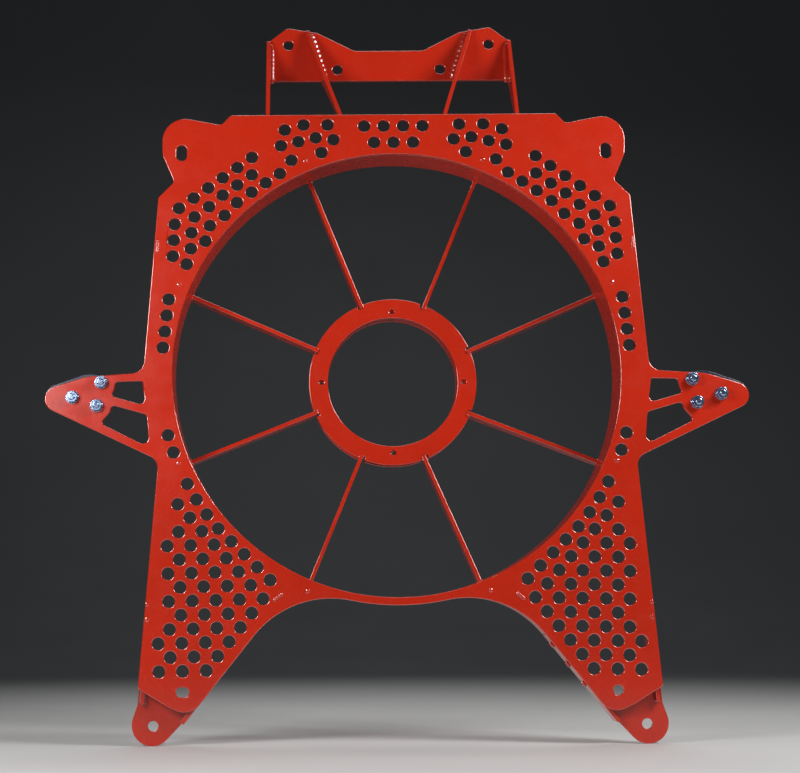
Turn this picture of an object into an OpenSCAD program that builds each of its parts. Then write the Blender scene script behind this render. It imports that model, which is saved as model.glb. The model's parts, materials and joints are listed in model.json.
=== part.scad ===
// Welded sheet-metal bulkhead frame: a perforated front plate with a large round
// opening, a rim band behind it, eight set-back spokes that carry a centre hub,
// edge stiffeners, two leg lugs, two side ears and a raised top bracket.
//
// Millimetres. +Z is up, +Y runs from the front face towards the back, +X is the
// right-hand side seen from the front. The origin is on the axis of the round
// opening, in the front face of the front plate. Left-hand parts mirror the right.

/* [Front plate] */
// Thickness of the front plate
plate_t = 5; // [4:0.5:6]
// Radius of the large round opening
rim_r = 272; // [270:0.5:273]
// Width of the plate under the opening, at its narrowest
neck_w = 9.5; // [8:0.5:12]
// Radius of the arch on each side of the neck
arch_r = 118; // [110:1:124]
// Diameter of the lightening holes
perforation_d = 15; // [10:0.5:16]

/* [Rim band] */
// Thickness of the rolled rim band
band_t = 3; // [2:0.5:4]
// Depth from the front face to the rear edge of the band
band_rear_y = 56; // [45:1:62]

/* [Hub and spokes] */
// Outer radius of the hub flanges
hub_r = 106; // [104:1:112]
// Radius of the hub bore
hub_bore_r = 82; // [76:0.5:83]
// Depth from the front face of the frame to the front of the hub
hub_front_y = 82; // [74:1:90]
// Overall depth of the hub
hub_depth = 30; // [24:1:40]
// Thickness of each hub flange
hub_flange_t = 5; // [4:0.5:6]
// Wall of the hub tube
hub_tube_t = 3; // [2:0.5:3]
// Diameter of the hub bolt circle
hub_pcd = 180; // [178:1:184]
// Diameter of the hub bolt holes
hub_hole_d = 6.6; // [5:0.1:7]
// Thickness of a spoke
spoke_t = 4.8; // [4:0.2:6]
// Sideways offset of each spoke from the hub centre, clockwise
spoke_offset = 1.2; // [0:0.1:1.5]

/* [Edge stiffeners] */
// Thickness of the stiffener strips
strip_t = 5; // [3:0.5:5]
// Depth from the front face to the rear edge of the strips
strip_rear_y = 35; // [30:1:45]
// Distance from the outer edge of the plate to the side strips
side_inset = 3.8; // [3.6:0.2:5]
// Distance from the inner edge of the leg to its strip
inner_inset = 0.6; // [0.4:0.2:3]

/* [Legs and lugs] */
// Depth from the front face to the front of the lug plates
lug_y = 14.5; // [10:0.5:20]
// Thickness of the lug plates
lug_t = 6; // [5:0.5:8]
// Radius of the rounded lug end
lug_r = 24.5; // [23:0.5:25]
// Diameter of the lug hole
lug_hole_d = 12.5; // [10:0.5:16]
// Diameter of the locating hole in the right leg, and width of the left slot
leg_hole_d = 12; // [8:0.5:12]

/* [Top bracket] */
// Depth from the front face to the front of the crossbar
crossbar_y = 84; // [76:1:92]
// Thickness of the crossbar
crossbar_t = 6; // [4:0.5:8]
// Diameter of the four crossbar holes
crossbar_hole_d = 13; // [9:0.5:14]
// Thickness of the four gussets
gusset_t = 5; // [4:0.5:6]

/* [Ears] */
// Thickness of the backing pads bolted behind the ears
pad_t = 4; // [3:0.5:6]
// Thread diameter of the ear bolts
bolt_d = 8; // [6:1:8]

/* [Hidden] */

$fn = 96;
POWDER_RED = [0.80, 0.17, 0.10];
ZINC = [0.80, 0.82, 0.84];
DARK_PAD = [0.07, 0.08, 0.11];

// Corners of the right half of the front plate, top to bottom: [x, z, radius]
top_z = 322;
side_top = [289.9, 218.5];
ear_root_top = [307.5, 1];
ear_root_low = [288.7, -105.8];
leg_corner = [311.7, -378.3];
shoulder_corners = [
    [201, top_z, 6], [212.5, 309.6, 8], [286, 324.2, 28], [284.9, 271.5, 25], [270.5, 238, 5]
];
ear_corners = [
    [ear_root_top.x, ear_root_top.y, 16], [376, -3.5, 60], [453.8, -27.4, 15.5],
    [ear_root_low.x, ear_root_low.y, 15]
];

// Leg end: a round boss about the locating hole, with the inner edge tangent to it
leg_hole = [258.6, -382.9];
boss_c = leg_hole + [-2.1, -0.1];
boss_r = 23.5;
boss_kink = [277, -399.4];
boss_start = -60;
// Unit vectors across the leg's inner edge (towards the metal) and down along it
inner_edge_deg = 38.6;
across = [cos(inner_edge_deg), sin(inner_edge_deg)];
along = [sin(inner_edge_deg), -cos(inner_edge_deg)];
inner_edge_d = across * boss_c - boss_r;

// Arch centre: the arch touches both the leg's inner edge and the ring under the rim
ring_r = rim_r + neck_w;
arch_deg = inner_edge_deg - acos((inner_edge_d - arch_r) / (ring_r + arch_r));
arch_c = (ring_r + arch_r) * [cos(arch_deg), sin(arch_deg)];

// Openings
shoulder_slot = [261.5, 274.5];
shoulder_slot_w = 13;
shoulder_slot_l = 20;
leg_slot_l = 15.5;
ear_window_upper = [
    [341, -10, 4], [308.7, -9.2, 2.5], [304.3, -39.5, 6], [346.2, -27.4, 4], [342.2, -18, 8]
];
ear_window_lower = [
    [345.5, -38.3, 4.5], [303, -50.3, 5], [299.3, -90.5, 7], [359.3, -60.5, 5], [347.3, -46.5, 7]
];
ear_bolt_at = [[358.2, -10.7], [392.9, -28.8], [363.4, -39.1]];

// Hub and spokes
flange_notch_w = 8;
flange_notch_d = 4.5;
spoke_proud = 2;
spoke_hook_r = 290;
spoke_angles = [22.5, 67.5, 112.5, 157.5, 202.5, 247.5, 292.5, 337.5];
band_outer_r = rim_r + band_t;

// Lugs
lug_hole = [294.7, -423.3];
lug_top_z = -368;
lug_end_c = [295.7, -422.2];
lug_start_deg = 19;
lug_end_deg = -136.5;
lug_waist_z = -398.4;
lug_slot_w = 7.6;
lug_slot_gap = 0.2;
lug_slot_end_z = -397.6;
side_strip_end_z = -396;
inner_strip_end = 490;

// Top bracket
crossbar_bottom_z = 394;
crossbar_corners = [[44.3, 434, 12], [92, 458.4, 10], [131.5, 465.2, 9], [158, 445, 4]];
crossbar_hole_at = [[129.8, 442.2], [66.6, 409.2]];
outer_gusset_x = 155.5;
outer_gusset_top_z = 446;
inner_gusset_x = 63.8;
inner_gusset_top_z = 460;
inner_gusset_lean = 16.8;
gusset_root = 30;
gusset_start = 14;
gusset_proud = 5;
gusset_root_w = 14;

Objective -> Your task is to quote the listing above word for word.

Written answer ->
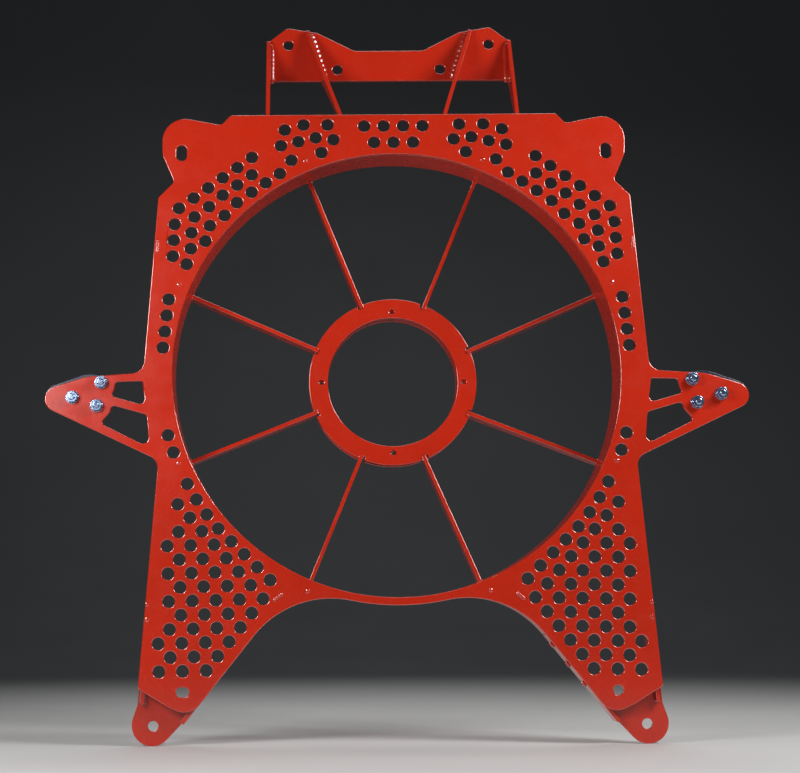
Turn this picture of an object into an OpenSCAD program that builds each of its parts. Then write the Blender scene script behind this render. It imports that model, which is saved as model.glb. The model's parts, materials and joints are listed in model.json.
=== part.scad ===
// Welded sheet-metal bulkhead frame: a perforated front plate with a large round
// opening, a rim band behind it, eight set-back spokes that carry a centre hub,
// edge stiffeners, two leg lugs, two side ears and a raised top bracket.
//
// Millimetres. +Z is up, +Y runs from the front face towards the back, +X is the
// right-hand side seen from the front. The origin is on the axis of the round
// opening, in the front face of the front plate. Left-hand parts mirror the right.

/* [Front plate] */
// Thickness of the front plate
plate_t = 5; // [4:0.5:6]
// Radius of the large round opening
rim_r = 272; // [270:0.5:273]
// Width of the plate under the opening, at its narrowest
neck_w = 9.5; // [8:0.5:12]
// Radius of the arch on each side of the neck
arch_r = 118; // [110:1:124]
// Diameter of the lightening holes
perforation_d = 15; // [10:0.5:16]

/* [Rim band] */
// Thickness of the rolled rim band
band_t = 3; // [2:0.5:4]
// Depth from the front face to the rear edge of the band
band_rear_y = 56; // [45:1:62]

/* [Hub and spokes] */
// Outer radius of the hub flanges
hub_r = 106; // [104:1:112]
// Radius of the hub bore
hub_bore_r = 82; // [76:0.5:83]
// Depth from the front face of the frame to the front of the hub
hub_front_y = 82; // [74:1:90]
// Overall depth of the hub
hub_depth = 30; // [24:1:40]
// Thickness of each hub flange
hub_flange_t = 5; // [4:0.5:6]
// Wall of the hub tube
hub_tube_t = 3; // [2:0.5:3]
// Diameter of the hub bolt circle
hub_pcd = 180; // [178:1:184]
// Diameter of the hub bolt holes
hub_hole_d = 6.6; // [5:0.1:7]
// Thickness of a spoke
spoke_t = 4.8; // [4:0.2:6]
// Sideways offset of each spoke from the hub centre, clockwise
spoke_offset = 1.2; // [0:0.1:1.5]

/* [Edge stiffeners] */
// Thickness of the stiffener strips
strip_t = 5; // [3:0.5:5]
// Depth from the front face to the rear edge of the strips
strip_rear_y = 35; // [30:1:45]
// Distance from the outer edge of the plate to the side strips
side_inset = 3.8; // [3.6:0.2:5]
// Distance from the inner edge of the leg to its strip
inner_inset = 0.6; // [0.4:0.2:3]

/* [Legs and lugs] */
// Depth from the front face to the front of the lug plates
lug_y = 14.5; // [10:0.5:20]
// Thickness of the lug plates
lug_t = 6; // [5:0.5:8]
// Radius of the rounded lug end
lug_r = 24.5; // [23:0.5:25]
// Diameter of the lug hole
lug_hole_d = 12.5; // [10:0.5:16]
// Diameter of the locating hole in the right leg, and width of the left slot
leg_hole_d = 12; // [8:0.5:12]

/* [Top bracket] */
// Depth from the front face to the front of the crossbar
crossbar_y = 84; // [76:1:92]
// Thickness of the crossbar
crossbar_t = 6; // [4:0.5:8]
// Diameter of the four crossbar holes
crossbar_hole_d = 13; // [9:0.5:14]
// Thickness of the four gussets
gusset_t = 5; // [4:0.5:6]

/* [Ears] */
// Thickness of the backing pads bolted behind the ears
pad_t = 4; // [3:0.5:6]
// Thread diameter of the ear bolts
bolt_d = 8; // [6:1:8]

/* [Hidden] */

$fn = 96;
POWDER_RED = [0.80, 0.17, 0.10];
ZINC = [0.80, 0.82, 0.84];
DARK_PAD = [0.07, 0.08, 0.11];

// Corners of the right half of the front plate, top to bottom: [x, z, radius]
top_z = 322;
side_top = [289.9, 218.5];
ear_root_top = [307.5, 1];
ear_root_low = [288.7, -105.8];
leg_corner = [311.7, -378.3];
shoulder_corners = [
    [201, top_z, 6], [212.5, 309.6, 8], [286, 324.2, 28], [284.9, 271.5, 25], [270.5, 238, 5]
];
ear_corners = [
    [ear_root_top.x, ear_root_top.y, 16], [376, -3.5, 60], [453.8, -27.4, 15.5],
    [ear_root_low.x, ear_root_low.y, 15]
];

// Leg end: a round boss about the locating hole, with the inner edge tangent to it
leg_hole = [258.6, -382.9];
boss_c = leg_hole + [-2.1, -0.1];
boss_r = 23.5;
boss_kink = [277, -399.4];
boss_start = -60;
// Unit vectors across the leg's inner edge (towards the metal) and down along it
inner_edge_deg = 38.6;
across = [cos(inner_edge_deg), sin(inner_edge_deg)];
along = [sin(inner_edge_deg), -cos(inner_edge_deg)];
inner_edge_d = across * boss_c - boss_r;

// Arch centre: the arch touches both the leg's inner edge and the ring under the rim
ring_r = rim_r + neck_w;
arch_deg = inner_edge_deg - acos((inner_edge_d - arch_r) / (ring_r + arch_r));
arch_c = (ring_r + arch_r) * [cos(arch_deg), sin(arch_deg)];

// Openings
shoulder_slot = [261.5, 274.5];
shoulder_slot_w = 13;
shoulder_slot_l = 20;
leg_slot_l = 15.5;
ear_window_upper = [
    [341, -10, 4], [308.7, -9.2, 2.5], [304.3, -39.5, 6], [346.2, -27.4, 4], [342.2, -18, 8]
];
ear_window_lower = [
    [345.5, -38.3, 4.5], [303, -50.3, 5], [299.3, -90.5, 7], [359.3, -60.5, 5], [347.3, -46.5, 7]
];
ear_bolt_at = [[358.2, -10.7], [392.9, -28.8], [363.4, -39.1]];

// Hub and spokes
flange_notch_w = 8;
flange_notch_d = 4.5;
spoke_proud = 2;
spoke_hook_r = 290;
spoke_angles = [22.5, 67.5, 112.5, 157.5, 202.5, 247.5, 292.5, 337.5];
band_outer_r = rim_r + band_t;

// Lugs
lug_hole = [294.7, -423.3];
lug_top_z = -368;
lug_end_c = [295.7, -422.2];
lug_start_deg = 19;
lug_end_deg = -136.5;
lug_waist_z = -398.4;
lug_slot_w = 7.6;
lug_slot_gap = 0.2;
lug_slot_end_z = -397.6;
side_strip_end_z = -396;
inner_strip_end = 490;

// Top bracket
crossbar_bottom_z = 394;
crossbar_corners = [[44.3, 434, 12], [92, 458.4, 10], [131.5, 465.2, 9], [158, 445, 4]];
crossbar_hole_at = [[129.8, 442.2], [66.6, 409.2]];
outer_gusset_x = 155.5;
outer_gusset_top_z = 446;
inner_gusset_x = 63.8;
inner_gusset_top_z = 460;
inner_gusset_lean = 16.8;
gusset_root = 30;
gusset_start = 14;
gusset_proud = 5;
gusset_root_w = 14;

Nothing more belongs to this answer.